* _PROBLEM TO WORK ON_
Repeat exactly what appears from the opening line of the listing to the line with "# seats against", inclusive.

* _PROVIDED INFORMATION_
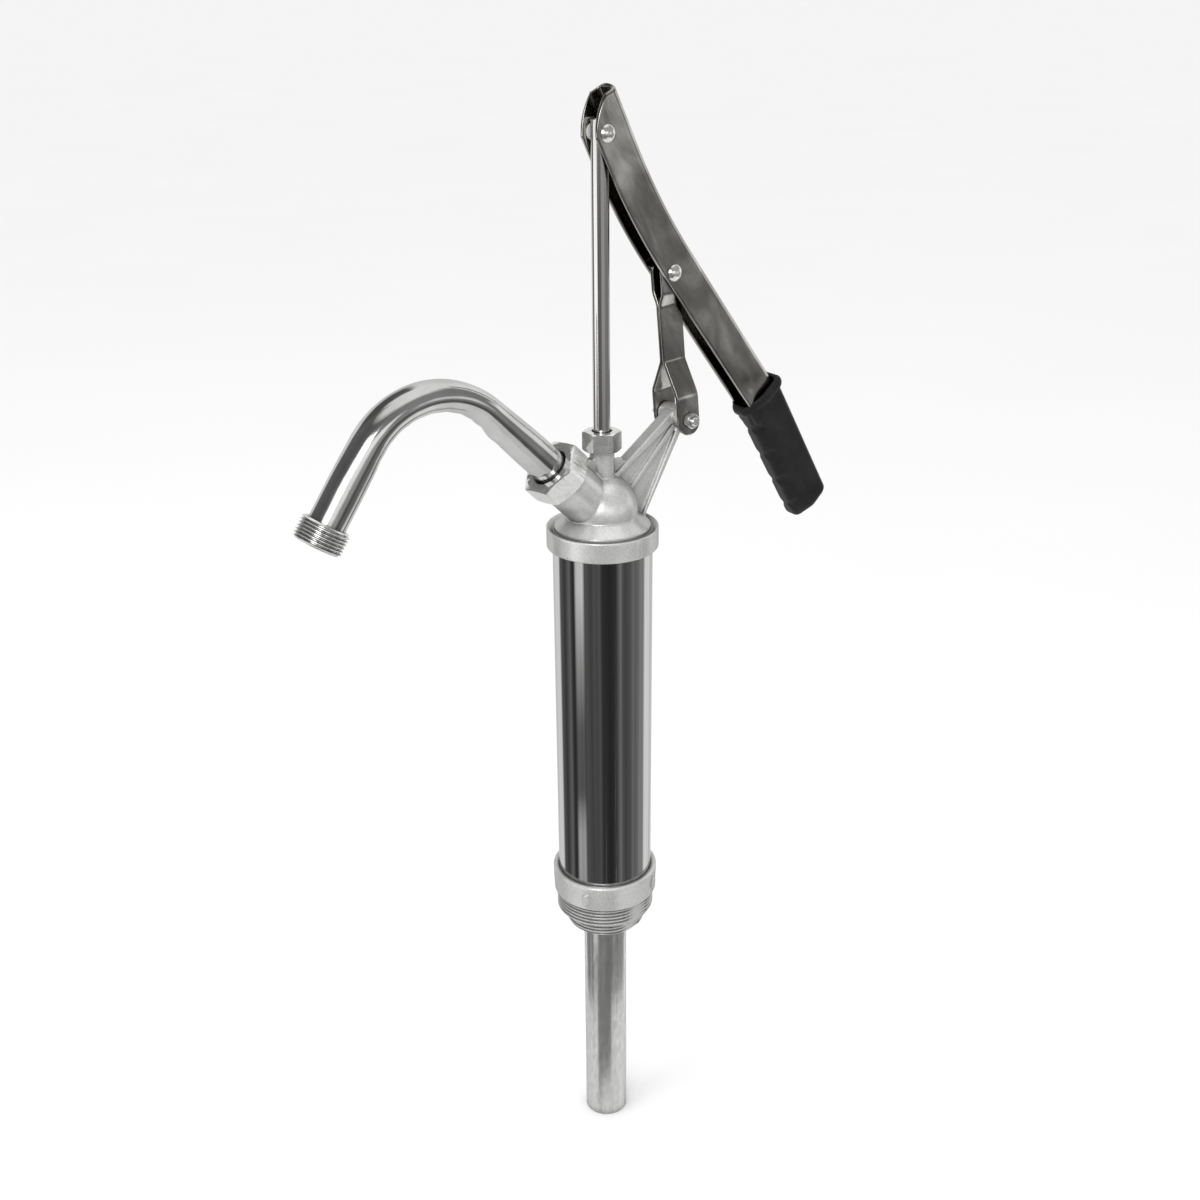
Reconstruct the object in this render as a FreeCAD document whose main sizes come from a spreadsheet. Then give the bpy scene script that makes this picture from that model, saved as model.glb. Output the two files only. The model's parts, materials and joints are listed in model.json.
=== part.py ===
import FreeCAD, Part
import math
import os
import re
import Sketcher

# Lever-action barrel pump with a bung adapter, a bent spout and a link-hung handle.
# Millimetres, +Z up along the barrel. The origin is on the barrel axis, on the shoulder that
# seats against the drum's bung. The mechanism lies in the XZ plane, spout to -X, handle to +X.

DIMENSIONS = {
    # barrel
    "barrel_radius": 28.5,
    "barrel_wall": 1.5,
    "barrel_foot_z": 4.5,
    "barrel_top_z": 233.0,
    "gasket_thickness": 1.5,
    "gasket_bore": 25.5,
    "socket_play": 0.05,
    # bung adapter
    "adapter_shoulder_radius": 31.4,
    "adapter_rim_radius": 31.9,
    "adapter_rim_z": 16.4,
    "adapter_rim_chamfer": 1.2,
    "large_thread_radius": 29.8,
    "large_thread_length": 13.3,
    "small_thread_radius": 23.9,
    "small_thread_length": 10.2,
    "bung_thread_pitch": 2.309,
    "bung_thread_depth": 1.48,
    "thread_crest": 0.6,
    "thread_root": 0.4,
    "thread_flat_angle": 10.0,
    "thread_flat_width": 40.0,
    "thread_flat_reach": 10.0,
    "valve_chamber_radius": 22.0,
    "valve_chamber_floor_z": -8.0,
    "lug_angle": 35.0,
    "lug_z": 7.5,
    "lug_half_height": 4.2,
    "lug_half_width": 2.2,
    "lug_proud": 1.3,
    # suction pipe
    "pipe_radius": 13.35,
    "pipe_spigot_radius": 12.8,
    "pipe_wall": 2.3,
    "pipe_bottom_z": -173.5,
    # foot valve
    "foot_port_radius": 9.0,
    "foot_seat_thickness": 4.0,
    "foot_disc_radius": 12.5,
    "foot_disc_thickness": 2.5,
    "foot_stem_radius": 2.5,
    "foot_stem_length": 9.5,
    "foot_lip_width": 1.5,
    "foot_lip_height": 0.5,
    "foot_lift": 3.0,
    "cage_play": 1.2,
    "cage_thickness": 2.5,
    "cage_radius": 15.5,
    "cage_port_radius": 3.2,
    "cage_port_circle": 10.5,
    # head casting
    "collar_radius": 31.8,
    "collar_bottom_z": 227.1,
    "collar_top_z": 239.2,
    "collar_rim": 0.5,
    "collar_groove_radius": 27.4,
    "collar_groove_depth": 2.4,
    "collar_step_z": 239.6,
    "collar_bore_radius": 24.5,
    "collar_ridge_width": 2.4,
    "collar_ridge_x": 2.2,
    "dome_radius": 20.0,
    "dome_wall": 3.5,
    "dome_base_z": 245.5,
    "dome_centre_z": 249.3,
    "neck_radius": 6.9,
    "neck_top_z": 286.3,
    # spout boss, measured along an axis that leaves the barrel axis at spout_axis_z
    "spout_axis_z": 245.0,
    "spout_rise": 45.0,
    "boss_radius": 14.4,
    "boss_length": 35.9,
    "boss_thread_radius": 12.5,
    "boss_thread_end": 40.8,
    "boss_bore_radius": 8.5,
    "boss_thread_play": 0.05,
    # spout and its union nut
    "spout_radius": 10.0,
    "spout_wall": 1.5,
    "spout_foot": 42.3,
    "spout_bend_start": 100.9,
    "spout_bend_radius": 45.0,
    "spout_bend_angle": 101.0,
    "spout_drop": 56.0,
    "outlet_thread_radius": 13.2,
    "outlet_thread_length": 12.5,
    "outlet_thread_pitch": 1.814,
    "outlet_thread_depth": 1.16,
    "union_flats": 32.0,
    "union_length": 13.0,
    "union_crown_inset": 1.0,
    "union_crown_drop": 1.2,
    "union_mouth_play": 0.3,
    "union_mouth_flare": 1.2,
    "union_clock": 38.8,
    # rod and gland
    "rod_radius": 4.75,
    "rod_top_z": 458.0,
    "gland_flats": 19.0,
    "gland_bottom_z": 282.8,
    "gland_top_z": 294.0,
    "gland_recess": 1.8,
    "gland_recess_gap": 0.9,
    "gland_clock": 30.5,
    "gland_roof": 2.3,
    "packing_height": 1.25,
    "packing_step": 1.3,
    "washer_height": 0.8,
    # piston, given at the top of its stroke
    "piston_z": 165.0,
    "piston_thickness": 10.0,
    "piston_radius": 26.6,
    "piston_lift": 3.0,
    "piston_stud_radius": 4.0,
    "piston_groove_depth": 3.2,
    "piston_land": 2.5,
    "piston_port_radius": 3.5,
    "piston_port_circle": 13.5,
    "piston_washer_radius": 9.0,
    "piston_washer_height": 1.5,
    "piston_nut_flats": 13.0,
    "piston_nut_height": 6.5,
    "piston_stud_proud": 1.0,
    "piston_disc_radius": 18.5,
    "piston_disc_height": 2.5,
    "piston_stop_radius": 10.0,
    # lever, drawn from the rod pin with x along the pin-to-pin line and z away from the link
    "rod_pin_z": 451.0,
    "lever_droop": 60.0,
    "lever_pin_span": 86.0,
    "lever_width": 16.0,
    "lever_sheet": 2.0,
    "lever_depth": 22.2,
    "lever_bend_x": 12.0,
    "lever_bend_z": 14.1,
    "lever_bend_radius": 350.0,
    "lever_nose_slope": 4.5,
    "lever_tail_slope": 7.0,
    "lever_nose_reach": 31.4,
    "lever_nose_low_reach": 10.0,
    "lever_nose_radius": 36.0,
    "lever_nose_front_x": -16.0,
    "lever_nose_front_z": 9.0,
    "lever_nose_plan_radius": 17.0,
    "lever_tail_length": 98.0,
    "lever_heel_radius": 60.0,
    "lever_heel_length": 71.0,
    "lever_tail_rise": 7.0,
    "lever_reach": 284.0,
    "pivot_radius": 2.5,
    "pivot_play": 0.05,
    "rivet_head_radius": 4.6,
    "rivet_head_height": 2.2,
    # grip
    "grip_start": 183.0,
    "grip_end": 273.0,
    "grip_middle_z": 16.45,
    "grip_width": 22.4,
    "grip_depth": 25.3,
    "grip_cant": 0.2,
    "grip_corner": 5.0,
    "grip_mouth_corner": 4.0,
    "grip_mouth_gap": 0.9,
    "grip_rim": 7.0,
    "grip_rim_height": 2.4,
    # link and fulcrum
    "fulcrum_x": 50.8,
    "fulcrum_z": 294.6,
    "link_length": 82.3,
    "link_lean": 5.44,
    "link_width": 14.2,
    "link_sheet": 2.5,
    "link_fork": 25.0,
    "link_head": 11.4,
    "link_foot_drop": 2.0,
    "fulcrum_boss_radius": 6.2,
    "fulcrum_boss_width": 19.6,
    "fulcrum_bolt_radius": 2.5,
    "fulcrum_flats": 8.0,
    "fulcrum_head_height": 4.6,
    "fulcrum_nut_height": 3.8,
    "fulcrum_bolt_proud": 2.2,
    # bracket
    "bracket_web": 3.2,
    "bracket_flange": 8.0,
    "bracket_rib": 6.0,
    "bracket_foot_x": 27.0,
    "bracket_foot_z": 239.5,
    "bracket_neck_x": 4.0,
    "bracket_neck_z": 276.4,
    "spout_web": 5.0,
}
FUNCTIONS = {"sin", "cos", "tan", "sqrt"}

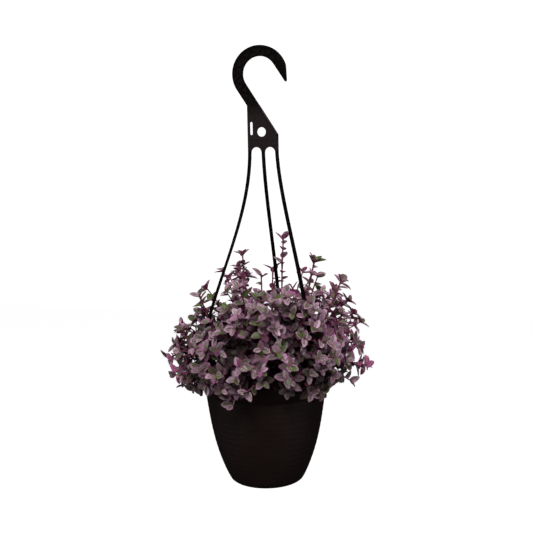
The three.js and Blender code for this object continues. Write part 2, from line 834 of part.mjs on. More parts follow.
part.add(meshOf(pot, "pot", material(0x1c1614, 0.55)));
part.add(meshOf(hanger, "hanger", material(0x181211, 0.5)));
part.add(meshOf(soil, "soil", material(0x2b211b, 0.95)));
plans.forEach((plan) => {
  const name = "leafy_stem_" + String(plan.number + 1).padStart(2, "0");
  part.add(meshOf(atBase(fuse(plan.solids)), name, material(0xa983a8, 0.6)));
});

export default part;
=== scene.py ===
"""A small-leaved tradescantia in a dark plastic hanging pot with its three-legged plastic hanger.

Lengths are millimetres up to the moment a mesh is made, and metres in Blender. Heights of the pot, soil and
plants are counted from the pot's underside, and those of the hanger from the bearing point in the hook.
"""
import math

import bpy
import numpy as np
from mathutils import Matrix, Vector
from mathutils.bvhtree import BVHTree
from mathutils.kdtree import KDTree


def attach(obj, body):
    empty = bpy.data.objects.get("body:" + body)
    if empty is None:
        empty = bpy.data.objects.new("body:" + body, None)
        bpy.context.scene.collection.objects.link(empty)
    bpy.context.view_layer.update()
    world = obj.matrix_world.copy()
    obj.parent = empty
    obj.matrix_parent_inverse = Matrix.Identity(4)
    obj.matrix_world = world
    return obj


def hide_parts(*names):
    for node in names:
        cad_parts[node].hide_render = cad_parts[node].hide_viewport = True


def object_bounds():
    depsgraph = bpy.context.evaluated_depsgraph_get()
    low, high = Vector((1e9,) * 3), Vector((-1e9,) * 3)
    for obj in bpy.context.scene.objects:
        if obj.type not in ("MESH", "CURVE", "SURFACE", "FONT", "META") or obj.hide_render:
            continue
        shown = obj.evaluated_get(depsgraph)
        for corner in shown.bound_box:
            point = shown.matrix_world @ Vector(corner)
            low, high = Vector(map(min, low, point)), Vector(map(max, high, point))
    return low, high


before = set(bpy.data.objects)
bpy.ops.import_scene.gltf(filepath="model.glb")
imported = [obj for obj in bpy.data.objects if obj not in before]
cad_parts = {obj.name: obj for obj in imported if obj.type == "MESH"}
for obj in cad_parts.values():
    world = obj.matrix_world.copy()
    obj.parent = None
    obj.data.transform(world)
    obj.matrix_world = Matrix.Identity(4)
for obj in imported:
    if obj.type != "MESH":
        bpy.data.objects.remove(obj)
cad_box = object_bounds()

MM = 0.001
CROWN_TO_BASE = 451.0
PICTURE_PX = 533

# Camera, as the photograph was taken
FOCAL_PX = 1110.0
SENSOR = 36.0
CAMERA_AZIMUTH = math.radians(16)
CAMERA_DISTANCE = 1162.0
CAMERA_HEIGHT = -65.7
AIM_HEIGHT = -218.7
CAMERA_ROLL = math.radians(1.12)
AXIS_PX = 263.3
FAR_CLIP_M = 20.0

# Studio: each light's place and size in metres and its power in watts
WORLD_GLOW = 0.03
LIGHTS = (
    ("key", (0.2, -1.35, 0.95), 0.55, 32),
    ("fill", (-1.3, -0.8, -0.5), 0.9, 8),
    ("top", (0.1, 0.3, 1.3), 0.9, 5),
    ("side", (1.3, -0.4, -0.5), 0.9, 7),
    ("back", (-0.2, 1.5, 0.3), 1.0, 10),
)
LIGHT_AIM_M = (0.0, 0.0, -0.25)
STUDIO_HALF_M = 6.0
FLOOR_DROP = 900.0
FLOOR_GLOW = 0.95
WALL_GLOW = 1.0

# Angles in degrees over which an edge stays sharp
POT_SHARP = 38.0
SOIL_SHARP = 60.0
CRUMB_SHARP = 50.0
HANGER_SHARP = 30.0
PLANT_SHARP = 55.0

# Pot, heights above its underside
RIM_RADIUS = 75.2
POT_HEIGHT = 117.0
LIP_HEIGHT = 3.0
FLARE_BOTTOM = 98.4
FLARE_FOOT_RADIUS = 64.2
FLARE_RISE = 15.0
FLARE_SHORT = 0.9
FLARE_BOW = 0.5
FLARE_RINGS = 9
WALL = 1.6
LOOSE = 0.35
FLOOR_TOP = 3.5
FLOOR_RADIUS = 36.0
FOOT_INNER_RADIUS = 24.0
FOOT_OUTER_RADIUS = 30.0
FOOT_RECESS = 1.6
BODY_BOTTOM_RADIUS = 39.6
BODY_BOTTOM = 5.6
BODY_TOP_RADIUS = 63.9
BODY_BULGE = 4.6
BODY_BULGE_LOW = 0.8
BODY_RINGS = 132
INSIDE_RINGS = 12
DRAIN_HOLES = 5
DRAIN_CIRCLE = 15.0
DRAIN_RADIUS = 3.0
DRAIN_SIDES = 24
SLOT_DEPTH = 16.5
SLOT_SIDES = 4
CUT_PAST = 1.0
POT_SEGMENTS = 176
STEP_PITCH = 6.2
STEP_DEPTH = 0.16
STEP_CLIMB = 0.8
STEP_FADE = 3.0
STEPS_FROM = 12.5
STEPS_TO = 94.0
# Moulded edges, as distance out and distance up: from the foot ring's inner and outer radius at the
# underside, from the flare's foot, from the rim's radius at the lip's bottom, and from there at its top
FOOT_STEP = ((-1.0, FOOT_RECESS), (-0.3, 0.25), (0.2, 0.0))
FOOT_ROUND = ((-0.4, 0.0), (1.6, 0.22), (3.4, 0.75), (4.9, 1.4), (6.5, 2.35), (7.9, 3.4), (8.9, 4.4))
FLARE_EASE = ((0.1, 0.15), (0.5, 0.45))
LIP_UNDER = ((-0.8, -0.12), (-0.3, 0.0), (0.0, 0.3))
LIP_OVER = ((0.0, -0.4), (-0.35, 0.0), (-WALL, 0.0), (-WALL - 0.3, -0.3), (-WALL - 0.3, 0.4 - LIP_HEIGHT))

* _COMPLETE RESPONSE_
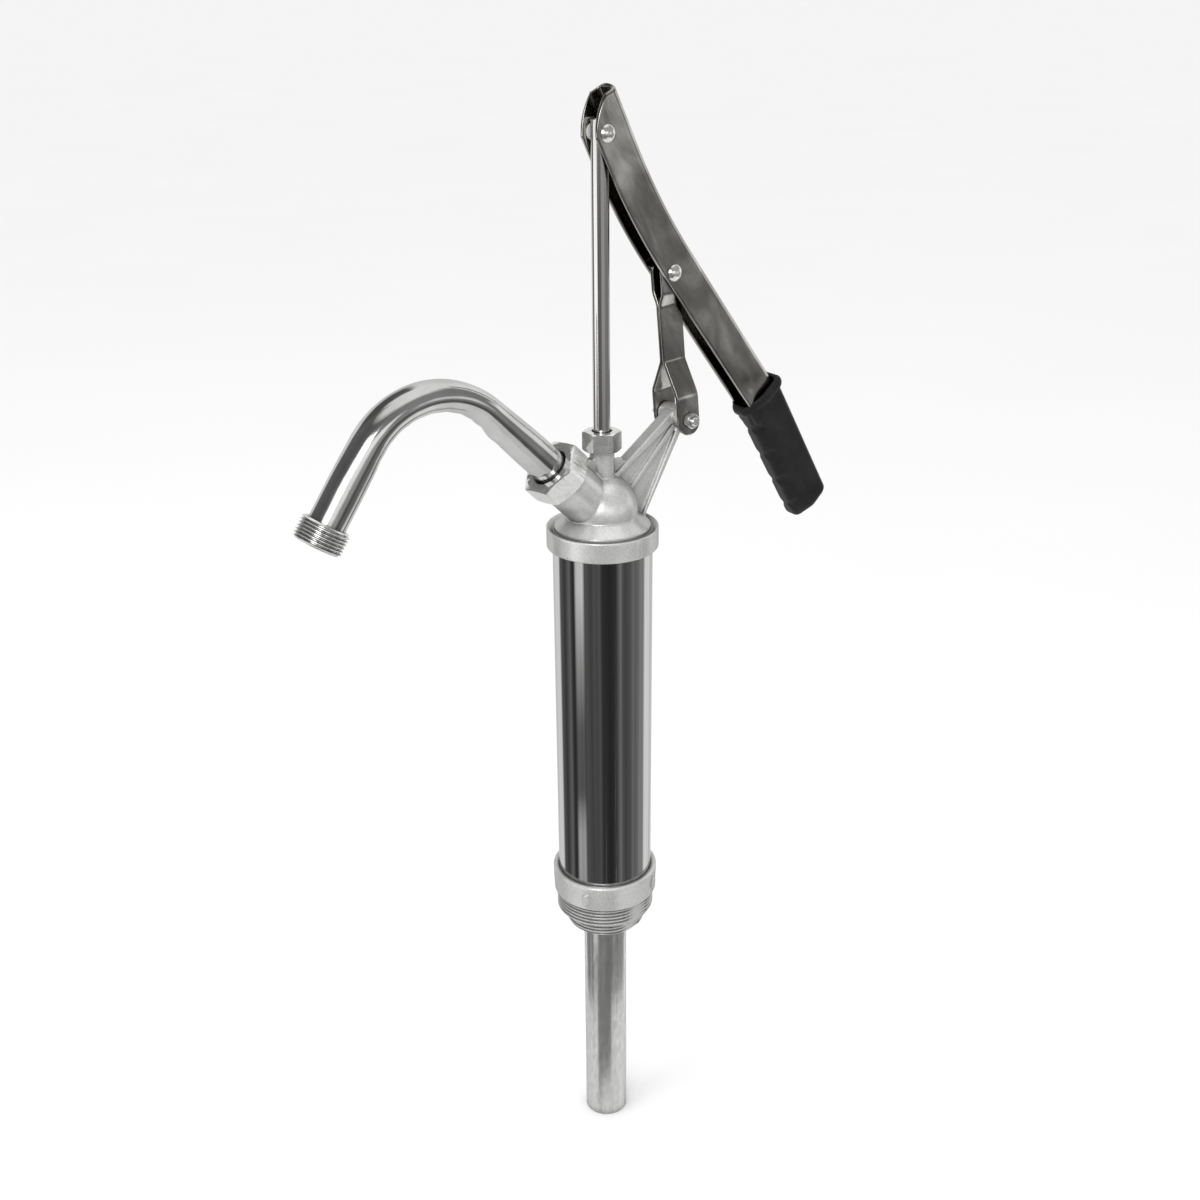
Reconstruct the object in this render as a FreeCAD document whose main sizes come from a spreadsheet. Then give the bpy scene script that makes this picture from that model, saved as model.glb. Output the two files only. The model's parts, materials and joints are listed in model.json.
=== part.py ===
import FreeCAD, Part
import math
import os
import re
import Sketcher

# Lever-action barrel pump with a bung adapter, a bent spout and a link-hung handle.
# Millimetres, +Z up along the barrel. The origin is on the barrel axis, on the shoulder that
# seats against the drum's bung. The mechanism lies in the XZ plane, spout to -X, handle to +X.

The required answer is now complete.